Les vecteurs utilisés à visée thérapeutique, comme les adénovirus (à ADN linéaire double brin) ou les AAV (virus associés aux adénovirus, à ADN linéaire simple brin) sont utilisés sous une forme rendue réplication-déficiente, mais posent des problèmes :
- ils ont des capacités limités. Ils ne peuvent prendre en charge que quelques kB (de l'ordre de 5 kB pour les AAV ; on a réussit à repousser cette limite jusqu'à 36 kB pour certains adénovirus), ce qui est souvent insuffisant pour inclure un gène et l'ensemble de ses éléments de régulation en cis.
- les séquences virales résiduelles peuvent être exprimées et induire une réponse immunitaire forte.
- l'expression à long terme constatée lors d'expérimentations animale, nécessaire à un espoir thérapeutique, n'est pas maîtrisée. Les adénovirus ne s'intègrent pas au génome de la cellule transduite, et sont transmis lors de la division cellulaire par des mécanismes inconnus (association physique avec les chromosomes ?). Les AAV "sauvages", en l'absence de leur virus helper, sont capable de s'intégrer à un site reconnu situé sur le chromosome 19, mais ceci nécessite la présence dans l'AAV du gène rep et limite fortement la taille déjà restreinte disponible pour le transgène... Les vecteurs sont donc construits sans ce gène, et les AAV sont alors "transmis" de façon analogue aux adénovirus, selon la très célèbre méthode du "au petit bonheur la chance"... ; dans certains cas, il peut y avoir insertion, mais elle est alors aléatoire, avec les conséquences que l'on imagine.

On a donc cherché à développer des vecteurs à partir d'éléments constitutifs de chromosomes.
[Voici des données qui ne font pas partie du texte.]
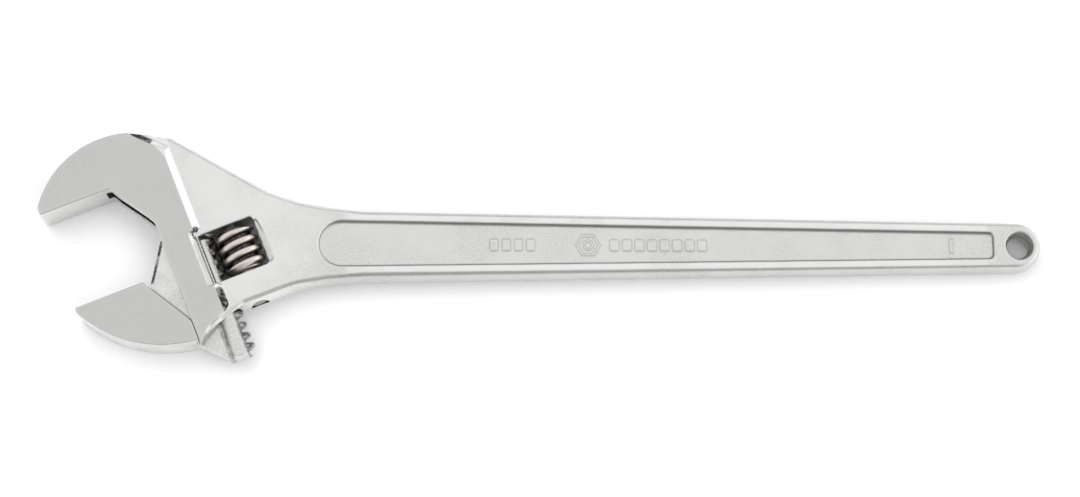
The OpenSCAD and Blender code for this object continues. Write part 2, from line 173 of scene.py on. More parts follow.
class WrenchSizes(bpy.types.PropertyGroup):
    handle_voxel: bpy.props.FloatProperty(
        name="Forging cell", description="Cell size of the frame's surface, in millimetres",
        default=0.5, min=0.3, max=2.0)
    jaw_voxel: bpy.props.FloatProperty(
        name="Jaw cell", description="Cell size of the sliding jaw's surface, in millimetres",
        default=0.34, min=0.2, max=1.0)
    pin_voxel: bpy.props.FloatProperty(
        name="Pin cell", description="Cell size of the pin's surface, in millimetres",
        default=0.2, min=0.1, max=0.5)
    forged_softness: bpy.props.FloatProperty(
        name="Forged softness", description="How far the handle's edges are rounded, in millimetres",
        default=0.62, min=0.1, max=1.5)
    ground_softness: bpy.props.FloatProperty(
        name="Ground softness", description="How far the ground edges are rounded, in millimetres",
        default=0.2, min=0.1, max=1.0)
    emblem_height: bpy.props.FloatProperty(
        name="Emblem height", description="How far the plain raised marks stand up, in millimetres",
        default=0.5, min=0.0, max=1.0)
    waviness: bpy.props.FloatProperty(
        name="Waviness", description="Unevenness of the forged skin, in millimetres",
        default=0.05, min=0.0, max=0.3)
    crest_radius: bpy.props.FloatProperty(
        name="Crest radius", description="Outer radius of the adjuster's thread",
        default=0.0132, min=0.01, max=0.02, unit="LENGTH")
    thread_depth: bpy.props.FloatProperty(
        name="Thread depth", description="Depth of the adjuster's thread",
        default=0.00325, min=0.001, max=0.005, unit="LENGTH")


class WrenchColours(bpy.types.PropertyGroup):
    forged: bpy.props.FloatVectorProperty(
        name="Forged skin", description="Satin chrome on the forged surfaces",
        default=(0.765, 0.765, 0.75), size=3, min=0.0, max=1.0, subtype="COLOR")
    # Also the colour of the painted highlights on the bevels and rims.
    polish_and_highlight: bpy.props.FloatVectorProperty(
        name="Polished chrome and painted highlights", description="Bright chrome on the worn edges, and painted highlights on the bevels and rims",
        default=(0.93, 0.93, 0.92), size=3, min=0.0, max=1.0, subtype="COLOR")
    ground: bpy.props.FloatVectorProperty(
        name="Ground faces", description="Finely ground chrome on the head's flats",
        default=(0.615, 0.615, 0.605), size=3, min=0.0, max=1.0, subtype="COLOR")
    adjuster: bpy.props.FloatVectorProperty(
        name="Adjuster crests", description="Turned steel of the adjuster's crests",
        default=(0.66, 0.62, 0.58), size=3, min=0.0, max=1.0, subtype="COLOR")
    # Also the colour of the painted shade and the painted dark reflections.
    oil_and_shade_dark: bpy.props.FloatVectorProperty(
        name="Oil and painted shade", description="Oil and dust in the recesses, and painted shade and painted dark reflections",
        default=(0.035, 0.032, 0.03), size=3, min=0.0, max=1.0, subtype="COLOR")
    pin: bpy.props.FloatVectorProperty(
        name="Pin", description="Turned steel of the pin",
        default=(0.45, 0.45, 0.44), size=3, min=0.0, max=1.0, subtype="COLOR")
    wire: bpy.props.FloatVectorProperty(
        name="Spring wire", description="Drawn wire of the spring",
        default=(0.34, 0.34, 0.36), size=3, min=0.0, max=1.0, subtype="COLOR")
    floor: bpy.props.FloatVectorProperty(
        name="Floor", description="Plain pale floor",
        default=(0.93, 0.93, 0.93), size=3, min=0.0, max=1.0, subtype="COLOR")


def sizes():
    """The sizes set in the panel."""
    return bpy.context.scene.wrench_sizes


def colours():
    """The colours set in the panel."""
    return bpy.context.scene.wrench_colours


# ---- Surfaces made from distance fields ----

BAND = 6  # cells of known distance on each side of a surface


def node_surface(node):
    """The points, in millimetres, and the triangles of a CAD node."""
    mesh = frame["nodes"][node].data
    mesh.calc_loop_triangles()
    points = np.empty(len(mesh.vertices) * 3, np.float32)
    mesh.vertices.foreach_get("co", points)
    corners = np.empty(len(mesh.loop_triangles) * 3, np.int32)
    mesh.loop_triangles.foreach_get("vertices", corners)
    return points.reshape(-1, 3) / np.float32(MM), corners.reshape(-1, 3).astype(np.uint32)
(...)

L'idée sous-jascente est de développer un outils qui ne s'intègre pas au génome (de façon à ne pas modifier son expression) mais qui puisse être transmis sous une forme épisomale (physiquement indépendante des chromosomes, mais ayant les mêmes capacités). Cela pose de nombreux problèmes...
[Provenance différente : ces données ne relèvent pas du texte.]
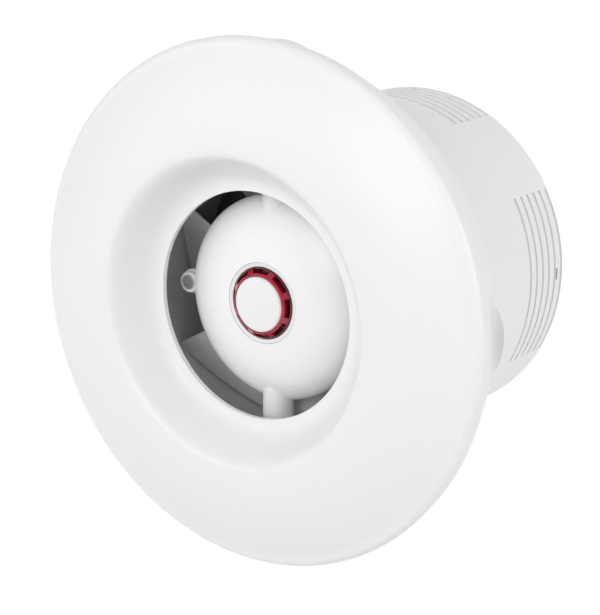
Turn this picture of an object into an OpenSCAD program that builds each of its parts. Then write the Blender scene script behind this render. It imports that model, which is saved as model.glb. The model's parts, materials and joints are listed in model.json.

- Pour la réplication, il faut des origines de réplications fonctionnelles. Si elles semblent correspondre à une séquence bien définie chez la levure (séquence ARS = autonomous replicating sequence), ce n'est pas le cas chez les mammifères... chez qui les origines de réplications présentent des caractéristiques structurales communes mais non identiques. L'activation de ces origines inclut vraisemblablement une dimension épigénétique importante...
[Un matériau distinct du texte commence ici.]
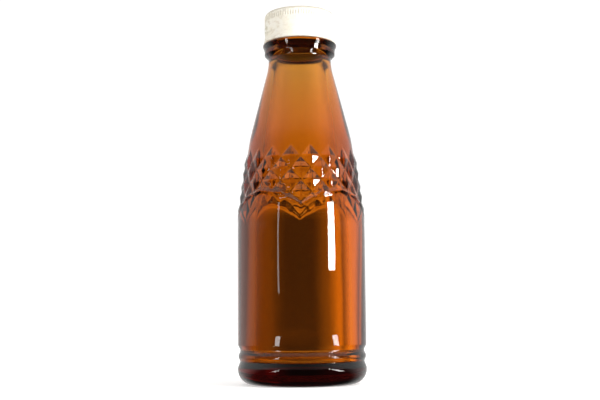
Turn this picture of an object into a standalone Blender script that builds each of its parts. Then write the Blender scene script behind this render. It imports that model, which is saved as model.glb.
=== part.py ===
"""Small amber glass bottle with a metal screw cap, as three separate pieces: the bottle, the cap's shell
and the sealing liner inside it. Metres, +Z up, the base stands on z = 0 and the axis is the Z axis."""

import math

import bmesh
import bpy
from mathutils import Matrix

MM = 0.001

# Overall sizes
BODY_R = 26.0 * MM
HEEL_R = 26.1 * MM
NECK_R = 13.0 * MM
FINISH_R = 12.6 * MM
BORE_R = 9.6 * MM
BEAD_R = 15.35 * MM
BEAD_TOP = 139.95 * MM
RIM_TOP = 151.4 * MM
CAP_BOTTOM = 140.3 * MM
CAP_TOP = 153.5 * MM
CAP_R = 14.7 * MM
SHEET = 0.45 * MM

# Base: a foot ring round a shallow push-up
HEEL_FILLET = 6.2 * MM
FOOT_INNER_R = 18.2 * MM
FOOT_EDGE = 0.3 * MM
PUSH_UP = 2.2 * MM
PUSH_UP_R = 13.0 * MM
PUSH_UP_FLAT_R = 9.0 * MM
PUSH_UP_FILLET = 4.0 * MM

# Two grooves with a rib between them, above the flared heel
HEEL_FLARE_TOP = 7.0 * MM
LOWER_GROOVE_Z = 9.4 * MM
RIB_BOTTOM = 11.0 * MM
RIB_TOP = 12.0 * MM
UPPER_GROOVE_BOTTOM = 13.3 * MM
UPPER_GROOVE_TOP = 14.2 * MM
CYLINDER_BOTTOM = 15.9 * MM
CYLINDER_TOP = 62.0 * MM
GROOVE_R = 25.15 * MM
RIB_R = 25.8 * MM
RING_FILLET = 0.3 * MM
SOFT_FILLET = 0.5 * MM

# Inside of the glass: thick walls, a thicker floor
INNER_BODY_R = 19.9 * MM
INNER_NECK_R = 9.7 * MM
INNER_SHOULDER_Z = 68.0 * MM
INNER_SHOULDER_FILLET = 50.0 * MM
BORE_BOTTOM = 140.0 * MM
BORE_FILLET = 20.0 * MM
FLOOR_TOP = 7.2 * MM
FLOOR_CROWN = 0.8 * MM
FLOOR_FILLET = 4.0 * MM
FLOOR_FLAT_R = 8.0 * MM

# Shoulder: the ground between the diamonds is a straight cone that bends into the steeper neck cone
GROUND_Z = 66.0 * MM
GROUND_R = 25.7 * MM
GROUND_SLOPE = 0.1385
SHOULDER_BEND_Z = 99.9 * MM
SHOULDER_FILLET = 60.0 * MM
NECK_Z = 130.7 * MM
NECK_FILLET = 20.0 * MM

# Transfer bead under the cap
NECK_TOP = 134.0 * MM
BEAD_FOOT_R = 14.65 * MM
BEAD_FOOT_BOTTOM = 135.6 * MM
BEAD_FOOT_TOP = 137.6 * MM
BEAD_FOOT_FILLET = 2.0 * MM
BEAD_BOTTOM = 139.4 * MM
BEAD_EDGE = 0.25 * MM

# Diamond band: cells of four facets, half a cell is one step
CELLS_AROUND = 18
CELL_HALF_ANGLE = math.pi / CELLS_AROUND
CELL_HALF_HEIGHT = 4.8 * MM
DIAMOND_TOP = 94.95 * MM
DIAMOND_RISE = 0.95 * MM
STEP_UP = 0.75 * MM
PLAIN_BLEND = 0.35 * MM
BAND_BOTTOM = 64.5 * MM
BAND_ROWS = 12

# Arches under the diamonds: four, two on the front and two on the back
ARCH_PEAK_Z = 76.6 * MM
ARCH_DROP = 11.1 * MM
ARCH_PEAK_ANGLE = math.radians(37.5)
ARCH_HALF_WIDTH = math.radians(52.5)
ARCH_POWER = 1.8
ARCH_EDGE = 1.6 * MM

# Thread: right-handed, shared by the bottle and the cap
PITCH = 4.23 * MM
THREAD_Z = 143.2 * MM
THREAD_TURNS = 1.4
THREAD_R = 13.65 * MM
THREAD_ROOT = 0.3 * MM
THREAD_HALF_BASE = 1.1 * MM
THREAD_HALF_CREST = 0.45 * MM
CAP_THREAD_TURNS = 1.2
CAP_THREAD_LATER = 0.19
CAP_THREAD_R = 12.97 * MM
CAP_THREAD_DROP = 1.42 * MM
CAP_THREAD_HALF_BASE = 0.95 * MM
CAP_THREAD_HALF_CREST = 0.3 * MM
RUN_OUT = math.radians(30.0)
THREAD_STEP = math.radians(12.0)

# Cap details
CURL_R = 14.95 * MM
CURL_HEIGHT = 1.2 * MM
CAP_CORNER = 2.2 * MM
KNURLS = 84
KNURL_BOTTOM = 149.2 * MM
KNURL_TOP = 151.2 * MM
KNURL_DEPTH = 0.25 * MM
KNURL_LEAD_IN = 0.2 * MM
CURL_EDGE = 0.25 * MM
CURL_FLAT = 0.8
LIP_EDGE = 0.15 * MM
CAP_FLAT_R = 6.0 * MM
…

- pour la transmission, il faut un centromère fonctionnel. Le problème est le même que précédemment...
- pour la conservation, il faut des télomères... Une astuce souvent utilisée consiste à faire un chromosome circulaire, et cela semble marcher !

Deux méthodes de construction de MAC sont utilisées :
- construction à partir de l'assemblage des éléments précédents. Les premiers essais chez l'homme datent de 1997 (Harrington & al, Nature Gen 15:345-355) : les auteurs ont rassemblé dans des cellules en culture de l'ADN satellite alpha (un composant habituel du centromère, obtenu par surexpression), de l'ADN telomérique (issu de PCR) et du DNA génomique ; ils ont obtenu (en se demandant comment...) un HAC (human artificial chromosome) d'environ 10 Mbp. Ce type de manipulation a été reproduit, mais tous les essais actuels donnent des chromosomes instables, avec des risques d'intégrations (sauf lorsqu'on a obtenu des chromosomes circulaires, semble-t-il)
- manipulation (raccourcissement) d'un chromosome existant et obtention d'un minichromosome conservant des télomères raccourcis. Ces chromosomes semblent relativement stables.
En bref, ces manipulations sont lourdes, et pas à la portée d'un laboratoire courant...

Ces outils ont été utilisés pour étudier la biologie des chromosomes, en particulier les régulations à longue distance, ou les phénomènes épigénétiques contrôlant l'établissement du centromère. On a bien sûr tenté de les employer comme vecteur. Mais
- il y a des problèmes d'insertions des séquences voulues compatibles avec leur expression, ce qui n'est pas vraiment réglé.
- pour que cela fonctionne en vecteur, il faut les incorporer dans une cellule... ce qui n'est pas simple. Les articles récents montrent les voies de recherche (cherchez "human artificial chromosome" dans PubMed) : on tente de les faire rentrer dans des cellules souches, l'intérêt étant de différencier ensuite ces cellules souches vers le type cellulaire cherché, et de faire une greffe cellulaire.

Actuellement, c'est donc un domaine en recherche et on semble encore loin des applications réelles.